Public organizations like the Global Containment Coalition (GCC) insisted the towers were foolproof.

The students at Wolfram knew better.

---

The bell rang, sharp and artificial, cutting through the laughter.

Yona groaned, slumping against Emil. "Ugh, why do we have to learn calculus when the world's literally unraveling?"

Aria stood, tucking the holodice into her pocket. "Because post-apocalyptic societies still need architects. Or something." She shot Kai a look. "You good?"

Kai nodded, already reassembling his mask. "Always."

But as they dispersed, his chest ached with the weight of the lie.

This was the game: laughing while the world cracked beneath his feet. Pretending he wasn't counting the seconds until the parasite, the thing inside him—

—finally pulled them all under.

The hallway was emptying fast when she appeared—a small girl with cotton-candy pink hair and a bored look that didn't match the sharpness in her eyes. She moved like she owned the shadows, slipping between straggling students until her hand shot out, fingers tapping Kai's elbow with deliberate lightness.

"Hey. You."

Kai tensed. She barely came up to his shoulder, but something in her posture screamed *predator*.

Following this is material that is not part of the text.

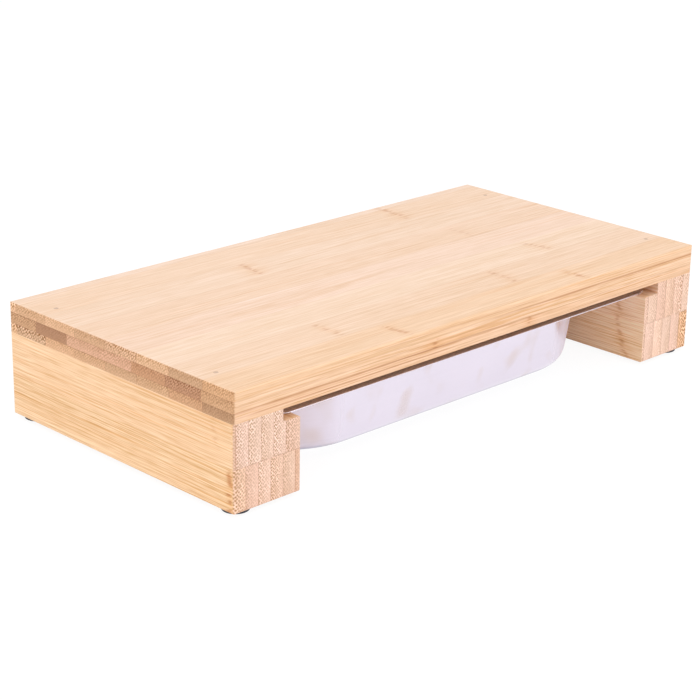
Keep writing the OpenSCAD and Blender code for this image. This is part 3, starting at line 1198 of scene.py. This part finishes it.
def floor_material():
    """A pale floor that looks white, and still takes the board's soft shadow."""
    made = bpy.data.materials.new("White floor")
    tree = empty_tree(made)
    paper = add(tree, "BsdfDiffuse", {"Color": (0.12, 0.12, 0.12, 1.0)})
    glow = add(tree, "Emission", {"Color": WHITE, "Strength": FLOOR_GLOW})
    white = add(tree, "AddShader", {0: paper.outputs[0], 1: glow.outputs[0]})
    plain = add(tree, "BsdfDiffuse", {"Color": (0.9, 0.9, 0.9, 1.0)})
    inputs = {0: seen_directly(tree), 1: plain.outputs[0], 2: white.outputs[0]}
    mixed = add(tree, "MixShader", inputs)
    add(tree, "OutputMaterial", {"Surface": mixed.outputs[0]})
    arrange(tree)
    return made


class CUTTINGBOARD_OT_studio(bpy.types.Operator):
    """Sets the floor, the room's light, the lamps and the camera"""

    bl_idname = "cutting_board.studio"
    bl_label = "Set the studio"

    def execute(self, context):
        scene = context.scene
        studio = scene.studio_settings
        self.make_floor()
        self.make_room(scene, studio)
        self.make_lamps(scene, studio)
        self.make_camera(scene, studio)
        scene.view_settings.view_transform = "Standard"
        return {"FINISHED"}

    def make_floor(self):
        mesh = bmesh.new()
        bmesh.ops.create_grid(mesh, x_segments=4, y_segments=4, size=FLOOR_SIZE)
        floor = smooth_object("studio_floor", mesh)
        floor.data.materials.append(floor_material())

    def make_room(self, scene, studio):
        world = bpy.data.worlds.new("White room")
        tree = empty_tree(world)
        level = times(tree, seen_directly(tree), 1.0 - studio.ambient)
        level = calc(tree, "ADD", level, studio.ambient)
        sky = add(tree, "Background", {"Color": WHITE, "Strength": level})
        add(tree, "OutputWorld", {"Surface": sky.outputs[0]})
        arrange(tree)
        scene.world = world

    def make_lamps(self, scene, studio):
        for name, (place, size, share) in LAMPS.items():
            lamp = bpy.data.lights.new(name, "AREA")
            lamp.shape = "SQUARE"
            lamp.size = size
            lamp.energy = studio.key * share
            holder = bpy.data.objects.new(name, lamp)
            holder.location = place
            aim = Vector(LAMP_TARGET) - Vector(place)
            holder.rotation_mode = "QUATERNION"
            holder.rotation_quaternion = aim.to_track_quat("-Z", "Y")
            scene.collection.objects.link(holder)

    def make_camera(self, scene, studio):
        a, e, r = studio.azimuth, studio.elevation, studio.roll
        back = Vector((math.sin(a) * math.cos(e), -math.cos(a) * math.cos(e), math.sin(e)))
        right = Vector((math.cos(a), math.sin(a), 0.0))
        up = back.cross(right)
        turned_right = right * math.cos(r) + up * math.sin(r)
        turned_up = up * math.cos(r) - right * math.sin(r)
        camera = bpy.data.cameras.new("Photo camera")
        camera.lens = studio.lens
        camera.sensor_width = SENSOR_WIDTH
        camera.clip_start = 0.01
        camera.clip_end = 20.0
        holder = bpy.data.objects.new("Photo camera", camera)
        columns = Matrix((turned_right, turned_up, back)).transposed().to_4x4()
        holder.matrix_world = Matrix.Translation(Vector(studio.place)) @ columns
        scene.collection.objects.link(holder)
        scene.camera = holder


class CUTTINGBOARD_PT_sidebar(bpy.types.Panel):
    """Lists the steps and the settings in the sidebar"""

    bl_idname = "CUTTINGBOARD_PT_sidebar"
    bl_label = "Cutting board"
    bl_space_type = "VIEW_3D"
    bl_region_type = "UI"
    bl_category = "Cutting board"

    def draw(self, context):
        for step in STEPS:
            self.layout.operator(step.bl_idname)
        for name, group in SETTINGS.items():
            box = self.layout.box()
            box.label(text=name.replace("_", " ").capitalize())
            for field in group.__annotations__:
                box.prop(getattr(context.scene, name), field)


SETTINGS = {
    "bamboo_tones": BambooTones,
    "bamboo_grain": BambooGrain,
    "tray_sizes": TraySizes,
    "foot_sizes": FootSizes,
    "studio_settings": StudioSettings,
}

STEPS = (
    CUTTINGBOARD_OT_board,
    CUTTINGBOARD_OT_rails,
    CUTTINGBOARD_OT_tray,
    CUTTINGBOARD_OT_feet,
    CUTTINGBOARD_OT_pins,
    CUTTINGBOARD_OT_studio,
)


def register():
    for group in SETTINGS.values():
        bpy.utils.register_class(group)
    for name, group in SETTINGS.items():
        setattr(bpy.types.Scene, name, PointerProperty(type=group))
    for step in STEPS:
        bpy.utils.register_class(step)
    bpy.utils.register_class(CUTTINGBOARD_PT_sidebar)


def unregister():
    bpy.utils.unregister_class(CUTTINGBOARD_PT_sidebar)
    for step in reversed(STEPS):
        bpy.utils.unregister_class(step)
    for name, group in SETTINGS.items():
        delattr(bpy.types.Scene, name)
        bpy.utils.unregister_class(group)


def main():
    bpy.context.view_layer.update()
    register()
    bpy.ops.cutting_board.board()
    bpy.ops.cutting_board.rails()
    bpy.ops.cutting_board.tray()
    bpy.ops.cutting_board.feet()
    bpy.ops.cutting_board.pins()
    bpy.ops.cutting_board.studio()


if __name__ == "__main__":
    main()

"Talk to me," she said, not a request.

Before he could react, she yanked him into an alcove, her grip stronger than it had any right to be. The scent of synthetic strawberries clung to her, clashing with the sterile tang of the Institute's air filters.

Then she leaned in, her whisper a blade between his ribs:

"I saw you earlier. When you changed."

Kai's blood turned to ice.

She smirked, twirling a pink strand around one finger. "Relax. I'm not here to scream 'monster.' I'm here to recruit you." A pause. "Join my music band, and your secret stays secret."

Music band? Behind them, a drone whirred past. Kai didn't blink.

"Or don't," she added, shrugging. "But good luck explaining those bone ridges to the GCC when I upload the footage."

She pressed something into his palm—a crumpled slip of paper with a single word:

MIDNIGHT.

Then she was gone, leaving only the ghost of strawberries and a threat wrapped in bubblegum pink.